All the speakers agreed that it was important to have a diverse range of non-executive directors, not necessarily purely in terms of gender or ethnicity, but to make sure that there was no danger of ‘group think’. If all the non-executives on a board come from a similar educational and/or business background, the chances are that they will all think the same. The role of the non-executive is to provide a different perspective and to challenge some of the received wisdoms which can evolve over time so ahving an element of diversity is really important.

Although most of the coverage of non-executives has been focussed on the financial services industry, all the speakers were clear that boards ion other sectors had no right to be complacent. Merely ticking the corporate governance boxes was not enough. Good corporate governance is more than pure compliance. Lucy Kellaway commented, “If there’s too much compliance and it’s of the wrong sort, it reduces the intellectual crackliness of the debate.”

Reader Comments (3)

Will Cowell, Business Risk Services, Grant Thornto said:

You make a good point -  Personally I think it is the balance of the Board that is important and I agree it is unlikely that there is a standardised or formulaic set of characteristics that makes a good non-exec.  However the most useful board contributors will likely share a number of key skills or attributes, such as integrity, relevant business and/or life experience, the skill to identify the issues at hand and to think strategically, as well as good interpersonal and communication skills, the confidence to constructively challenge and ensuing that they devote sufficient time to preparing for and attending meetings.  The sector experience of the individual may be relevant, although some issues that companies face cut across sectors and so an individual from a different sector who has perhaps faced a similar situation previously may be able to bring value on specific risks. 

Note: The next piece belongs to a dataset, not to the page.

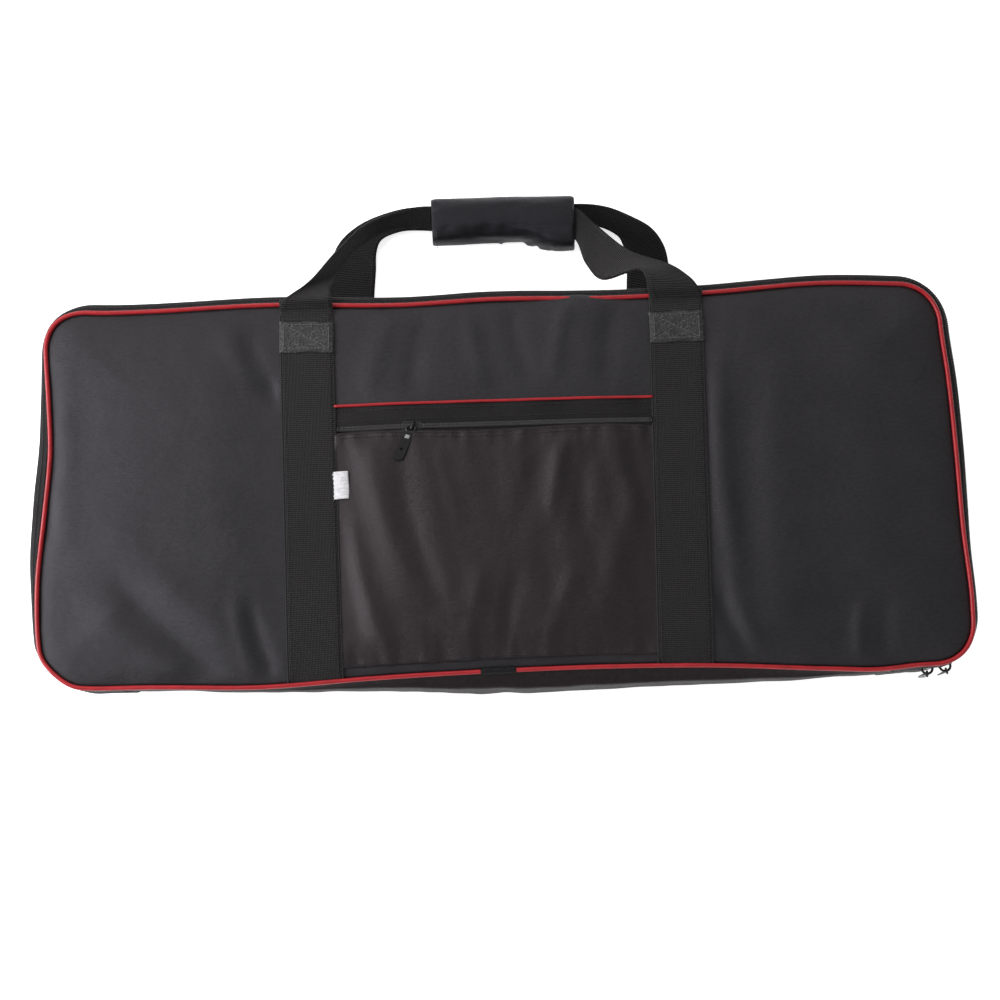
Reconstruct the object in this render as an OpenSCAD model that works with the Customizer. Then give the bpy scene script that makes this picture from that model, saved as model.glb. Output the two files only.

It is up to the Nominations committees to assess the skills required and to fill vacancies with NEDs who have the capacity to assist and/or challenge the board as required and by performing regular independent evaluations on board effectiveness, companies should be able to obtain a balance with the best mix of skills.

I found a useful report from Knowledge West (2005) entitled “Non-Executive Director - How to be Exceptional” that ranked the views of 124 of the UK’s Directors (with experience from 552 Boards) on what it takes to be an exceptional NED. Their results highlight the characteristics most desired in an NED as their breadth of experience, the capacity to leave their ego out of discussions and having the courage and capacity to ask difficult questions. They also make the point that “the best NEDs have all these factors, in the right mix to suit their particular profile and situation” but I’d be interested to hear what others think.

http://www.knowledgewest.org.uk/displayEntry.asp?URN=106&rp=index.asp

Added Thu Feb 2010 at 03:02:03

Michael Vermillion, Brand Personal said:

A quality of a good non-executive director that transcends expertise and industry experience is the drive to leave the board in a better place than where he or she found it.

That usually means having the confidence to challenge the other members to improve the way the board goes about its duties.

Small, but powerful improvements could be something as simple as asking for all materials 48 hours in advance of a meeting.

Another example might be insisting that board time be spent discussing the implications of a Powerpoint deck as opposed to having to sit through yet another presentation.

In sum, a good non-executive director brings the discipline of process to the table.

- Michael Vermillion, Co-founder, Brand Personall

Added Wed Feb 2010 at 11:02:15

Martin O'Hara said:

This doesn’t really help much does it?  What does make a good non-exec?  Breath of experience or relevant experience or even completely non-relevant experience but different perspective?  Is there any real forulae or in fact is it spcific to the industry?  Would a manufacturing oriented person bring value o a financial service company or maybe just be confused?  Sorry but this piece just did not address the titled question and left me non the wiser.